Proprio di recente la Cedu, la Corte europea dei diritti umani, ha condannato l'Italia perché decise di continuare ad applicare il regime duro carcerario del 41 bis a Bernardo Provenzano, dal 23 marzo 2016 alla morte del boss mafioso, avvenuta 4 mesi dopo. Secondo i giudici, il ministero della Giustizia italiano ha violato il diritto di Provenzano a non essere sottoposto a trattamenti inumani e degradanti. Allo stesso tempo la Corte di Strasburgo ha affermato che la decisione di continuare la detenzione di Provenzano non ha leso i suoi diritti.

Provenzano morì il 13 luglio 2016 mentre era detenuto al regime di 41 bis nell'ospedale San Paolo di Milano. Il decesso arrivò dopo un lungo periodo di malattia e numerose polemiche sulle sue condizioni di detenzione. Prima della morte i medici gli avevano diagnosticato un grave stato di decadimento cognitivo, lunghi periodi di sonno, rare parole di senso compiuto, eloquio assolutamente incomprensibile, quadro neurologico in progressivo, anche se lento, peggioramento.

Nelle loro conclusioni i medici dichiaravano il paziente "incompatibile con il regime carcerario", aggiungendo che "l'assistenza che gli serve è garantita solo in una struttura sanitaria di lungodegenza". Di parere diverso i provvedimenti del ministero della Giustizia, che si fondavano sui pareri della direzione distrettuale antimafia di Palermo e della direzione nazionale antimafia.
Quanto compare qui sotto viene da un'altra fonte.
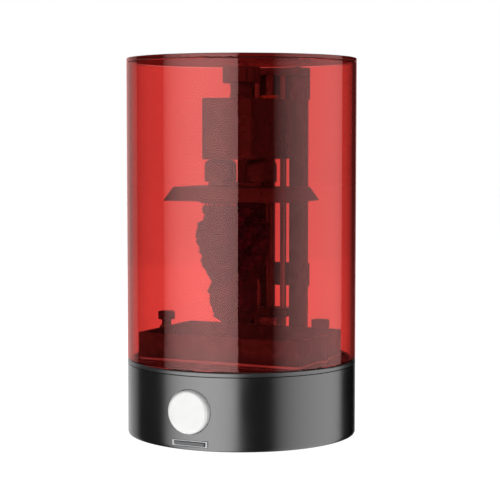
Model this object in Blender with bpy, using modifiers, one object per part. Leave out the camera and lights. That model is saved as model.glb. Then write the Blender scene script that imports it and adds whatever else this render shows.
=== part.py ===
"""Desktop resin printer: round base, lifting build platform, resin vat and a clear cover.

Metres, +Z up. The origin is on the printer's upright axis, on the surface that it stands on. The
knob faces -Y and the lift tower stands at +Y.
"""

import math

import bmesh
import bpy
from mathutils import Matrix, Vector

# Build platform and lift: the sizes that drive the rest.
PLATE_LENGTH = 0.101
PLATE_WIDTH = 0.058
PLATE_THICKNESS = 0.0102
PLATE_SIDE_SLOPE = 0.0052
PLATE_EDGE = 0.0006
LIFT_TRAVEL = 0.1147

# Clearances.
FIT_GAP = 0.0003
RUNNING_GAP = 0.0002
MERGE = 0.0001

# Edges that several pieces share.
SMALL_BEVEL = 0.0005
BLOCK_CORNER = 0.002

# Base casing.
FOOT_RADIUS = 0.007
FOOT_HEIGHT = 0.0009
FOOT_INSET = 0.014
FLOOR_GAP = 0.0004
BASE_HEIGHT = 0.053
BASE_WALL = 0.0025
BASE_EDGE = 0.0012
LEDGE_WIDTH = 0.0065
LEDGE_THICKNESS = 0.0025
BOTTOM_THICKNESS = 0.0014
TRIM_HEIGHT = 0.0032
TRIM_WIDTH = 0.0048
TRIM_CHAMFER = 0.0009
DECK_THICKNESS = 0.0022

# Control knob and its encoder.
KNOB_RADIUS = 0.0155
KNOB_DEPTH = 0.011
KNOB_PROUD = 0.0042
KNOB_ROOM_BELOW = 0.38
KNOB_EDGE = 0.0022
KNOB_WALL = 0.002
KNOB_HOLE_GAP = 0.0005
KNOB_PRESS = 0.0008
ENCODER_WIDTH = 0.013
ENCODER_DEPTH = 0.0065
ENCODER_SHAFT_RADIUS = 0.003
ENCODER_BUSH_RADIUS = 0.0045
ENCODER_BUSH_LENGTH = 0.003
PLUNGER_RADIUS = 0.0024
PLUNGER_LENGTH = 0.0014
BOARD_THICKNESS = 0.0016

# Memory card and its slot.
CARD_WIDTH = 0.024
CARD_LENGTH = 0.032
CARD_THICKNESS = 0.0021
CARD_PROUD = 0.0006
BEZEL_SIDE = 0.0017
BEZEL_EDGE = 0.00085
BEZEL_DEPTH = 0.0056
SOCKET_WALL = 0.0021
SOCKET_END = 0.0025

# Resin vat.
SCREEN_BORDER_X = 0.0045
SCREEN_BORDER_Y = 0.003
GLASS_LAP = 0.001
GLASS_THICKNESS = 0.002
RING_CLEARANCE = 0.0012
RING_LEDGE = 0.005
RING_THICKNESS = 0.002
FILM_THICKNESS = 0.00025
VAT_WALL = 0.0032
VAT_HEIGHT = 0.0172
VAT_CORNER = 0.004
VAT_SHIFT = -0.001
VAT_TO_COVER = 0.0036
LUG_WALL = 0.0034

# Thumb screws that hold the vat.
THUMB_HEAD_RADIUS = 0.0065
THUMB_HEAD_HEIGHT = 0.006
THUMB_NECK_RADIUS = 0.0039
THUMB_NECK_HEIGHT = 0.0043
THUMB_SHANK_RADIUS = 0.002
THUMB_SHANK_LENGTH = 0.025
WASHER_RADIUS = 0.0049
WASHER_THICKNESS = 0.0008

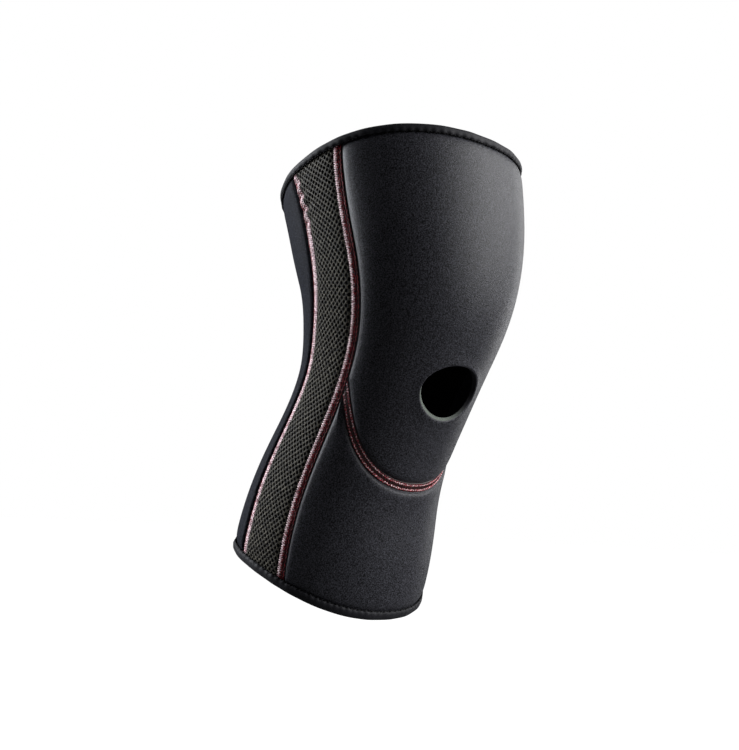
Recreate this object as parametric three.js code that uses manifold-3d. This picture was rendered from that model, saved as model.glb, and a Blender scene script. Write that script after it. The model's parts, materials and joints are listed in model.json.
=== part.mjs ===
// An open-patella knee sleeve in the form it takes on a slightly bent knee.
// The front faces -Y and the thigh end is up. The origin is on the leg's axis, level with the patella hole.
// Lengths are in millimetres. A rise is a place along the leg's axis, and a turn is an angle round it from
// the front.
import * as THREE from "three";
import Module from "manifold-3d";

const wasm = await Module();
wasm.setup();

// Outer size at the knee, and how far the cloth reaches up and down at the sides
const KNEE_WIDTH = 110;
const KNEE_DEPTH = 120;
const THIGH_REACH = 124;
const CALF_REACH = 133;

// How far both ends dip at the front and at the back, measured from their height at the sides
const THIGH_FRONT_DIP = 8;
const THIGH_BACK_DIP = 2.5;
const CALF_FRONT_DIP = 10.5;
const CALF_BACK_DIP = 1;

// Cloth thickness, the gap at each butt joint, and how far the netting lies below the neoprene's face
const NEOPRENE_WALL = 3;
const NETTING_WALL = 2.2;
const NETTING_SINK = 0.3;
const CLEARANCE = 0.3;

// Flat seams and the edging that is folded over both ends
const SEAM_WIDTH = 6;
const SEAM_HEIGHT = 0.6;
const BINDING_DEPTH = 6;
const BINDING_SKIN = 0.9;
const BINDING_ROLL = 2;

// The patella hole, and the U-shaped seam below it
const HOLE_WIDTH = 44;
const HOLE_HEIGHT = 36;
const KNEE_SEAM_DROP = 52.3;
const KNEE_SEAM_RISE = 45;

// The exponent that squares the leg's oval sections a little
const SQUARENESS = 0.9;

// The leg's sections from the calf end up. The height is a share of THIGH_REACH above the hole and of
// CALF_REACH below it. The set-back of the axis and the depth are shares of KNEE_DEPTH, and the width is a
// share of KNEE_WIDTH. The last two columns are the turns of the seams beside the netting, in degrees.
const SECTIONS = [
  { height: -1.08, back: 0.46, width: 1.132, depth: 1.051, frontSeam: 67.2, rearSeam: 101.7 },
  { height: -0.85, back: 0.39, width: 1.123, depth: 1.064, frontSeam: 70.8, rearSeam: 102.3 },
  { height: -0.6, back: 0.3, width: 1.054, depth: 1.011, frontSeam: 73.5, rearSeam: 106.2 },
  { height: -0.35, back: 0.173, width: 0.962, depth: 0.941, frontSeam: 75.6, rearSeam: 109.6 },
  { height: -0.1, back: 0.039, width: 0.951, depth: 0.961, frontSeam: 75, rearSeam: 106.7 },
  { height: 0.12, back: -0.041, width: 1.04, depth: 1.05, frontSeam: 72.1, rearSeam: 103.8 },
  { height: 0.35, back: -0.095, width: 1.164, depth: 1.16, frontSeam: 73.7, rearSeam: 100.9 },
  { height: 0.6, back: -0.097, width: 1.266, depth: 1.244, frontSeam: 78, rearSeam: 100.9 },
  { height: 0.85, back: -0.049, width: 1.336, depth: 1.292, frontSeam: 77.7, rearSeam: 102.2 },
  { height: 1.05, back: 0.005, width: 1.39, depth: 1.329, frontSeam: 74.7, rearSeam: 105.5 },
];

// How finely the cloth is divided
const FRONT_COLUMNS = 24;
const BACK_COLUMNS = 20;
const NETTING_COLUMNS = 4;
const FRONT_ROWS = 22;
const SHIN_ROWS = 10;
const LONG_ROWS = 26;
const SEAM_STEPS = 28;
const BINDING_STEPS = 48;
const HOLE_STEPS = 40;

// Materials
function cloth(name, color, roughness) {
  return new THREE.MeshStandardMaterial({ name, color, roughness, metalness: 0 });
}
const NEOPRENE = cloth("neoprene", 0x26272d, 0.9);
const NETTING = cloth("netting", 0x43463f, 0.85);
const EDGING = cloth("edging", 0x17171a, 0.7);
const THREAD = cloth("thread", 0x8c464d, 0.8);

// A natural cubic spline through the given values
function smoothThrough(marks, values) {
  const last = marks.length - 1;
  const bends = new Array(last + 1).fill(0);
  const carried = new Array(last + 1).fill(0);
  for (let i = 1; i < last; i += 1) {
    const before = marks[i] - marks[i - 1];
    const after = marks[i + 1] - marks[i];
    const turnOfSlope = (values[i + 1] - values[i]) / after - (values[i] - values[i - 1]) / before;
    const pivot = 2 * (before + after) - before * carried[i - 1];
    carried[i] = after / pivot;
    bends[i] = (6 * turnOfSlope - before * bends[i - 1]) / pivot;
  }
  for (let i = last - 1; i > 0; i -= 1) {
    bends[i] -= carried[i] * bends[i + 1];
  }
  return (mark) => {
    let i = 0;
    while (i < last - 1 && mark > marks[i + 1]) {
      i += 1;
    }
    const span = marks[i + 1] - marks[i];
    const low = (marks[i + 1] - mark) / span;
    const high = 1 - low;
    const bow = (low ** 3 - low) * bends[i] + (high ** 3 - high) * bends[i + 1];
    return low * values[i] + high * values[i + 1] + (bow * span * span) / 6;
  };
}

// The leg's form, from the table
const rises = SECTIONS.map((row) => row.height * (row.height > 0 ? THIGH_REACH : CALF_REACH));
function column(name, unit) {
  return smoothThrough(
    rises,
    SECTIONS.map((row) => row[name] * unit),
  );
}
const setBack = column("back", KNEE_DEPTH);
const halfWidth = column("width", KNEE_WIDTH / 2);
const halfDepth = column("depth", KNEE_DEPTH / 2);
const frontSeamTurn = column("frontSeam", THREE.MathUtils.DEG2RAD);
const rearSeamTurn = column("rearSeam", THREE.MathUtils.DEG2RAD);

function squared(wave) {
  return Math.sign(wave) * Math.abs(wave) ** SQUARENESS;
}

// The point at a rise and a turn, as far out from the neoprene's outer face as asked
function point(rise, turn, out) {
  const lean = Math.atan((setBack(rise + 1) - setBack(rise - 1)) / 2);
  const side = (halfWidth(rise) + out) * squared(Math.sin(turn));
  const front = (halfDepth(rise) + out) * squared(Math.cos(turn));
  return new THREE.Vector3(side, setBack(rise) - front * Math.cos(lean), rise + front * Math.sin(lean));
}

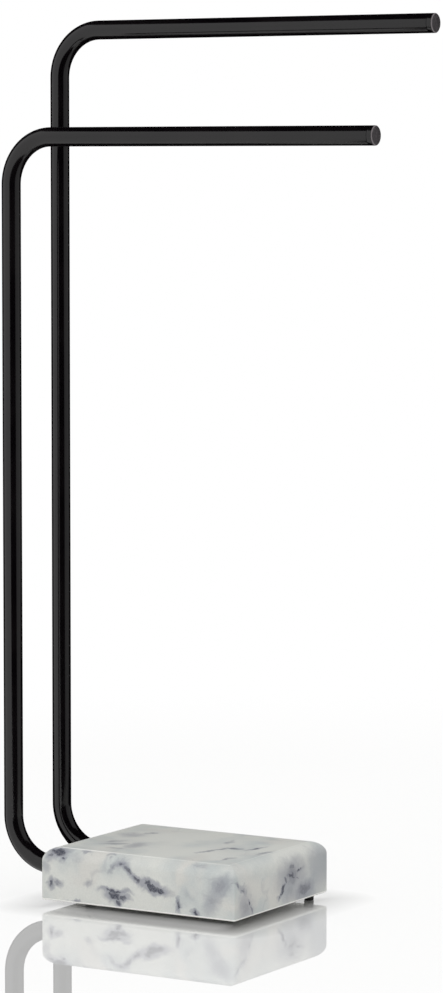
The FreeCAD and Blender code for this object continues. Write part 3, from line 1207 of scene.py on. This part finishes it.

"Io mi sono rivolto alla Cedu con il legale di famiglia, l'avvocato Rosalba Di Gregorio - racconta Provenzano - non per un desiderio di vendetta o richiesta di pietà, ma per chiedere l'applicazione di un diritto che è stato negato a mio padre. A cui non è stato permesso di morire in un regime diverso dal 41 bis. Se la legge è uguale per tutti perché a Erich Priebke, condannato all'ergastolo per l'uccisione di 350 persone, è stato concesso di morire agli arresti domiciliari, mentre a mio padre è stato applicato il 41 bis fino alla morte?".

E ancora sulla Cedu: "Se l'Italia non è d'accordo con questa sentenza facesse appello - dice Angelo Provenzano - è previsto dalla legge. C'è un altro grado di processo". E tiene a sottolineare di non avere "mai pensato a un risarcimento di denaro", perché "non è quello che mi interessava - spiega - Io volevo solo giustizia. Perché negli ultimi anni mio padre non era più in grado di capire ciò che gli succedeva, era gravemente malato. Eppure è rimasto al 41 bis, al carcere duro". "Ci sono state molte polemiche ma io ho semplicemente rimesso ad una autorità competente il dubbio sul trattamento ricevuto da mio padre. E, quindi, non ho mai pensato a un risarcimento di denaro", sottolinea.

E il legale di famiglia, l'avvocato Rosalba Di Gregorio, ricorda quella volta in cui lo andò a trovare a Parma per fargli firmare dei documenti e lo trovò con un grave deficit cognitivo. Successivamente lo trovò con le sbarre al letto. "Come se potesse scappare...", dice lei. "Era una persona che ormai non riusciva più a riconoscere neppure i suoi cari". "Noi non abbiamo mai fatto istanza di scarcerazione - dice Angelo Provenzano - ma volevamo solo una detenzione più adeguata per la sua gravissima malattia".

"Noi chiedevamo una modifica della misura detentiva - sottolinea l'avvocato che ha seguito Provenzano per molti anni, fino alla sua morte - In quelle condizioni di salute era impossibile restare ancora al 41 bis. Eppure ci hanno rigettato tutte le richieste. E ora la Cedu ci ha dato ragione".

"Sono arrabbiato - dice ancora Provenzano - perché è giusto fare espiare una pena se hai una condanna ma se sei in grado di espiarla quella pena. Mio padre non era più lui da anni. Non ci riconosceva più, non camminava più. Che senso ha questo accanimento?...". "L'Italia ha sbagliato", aggiunge, "ed è giusto che la Cedu abbia censurato il comportamento dell'Italia".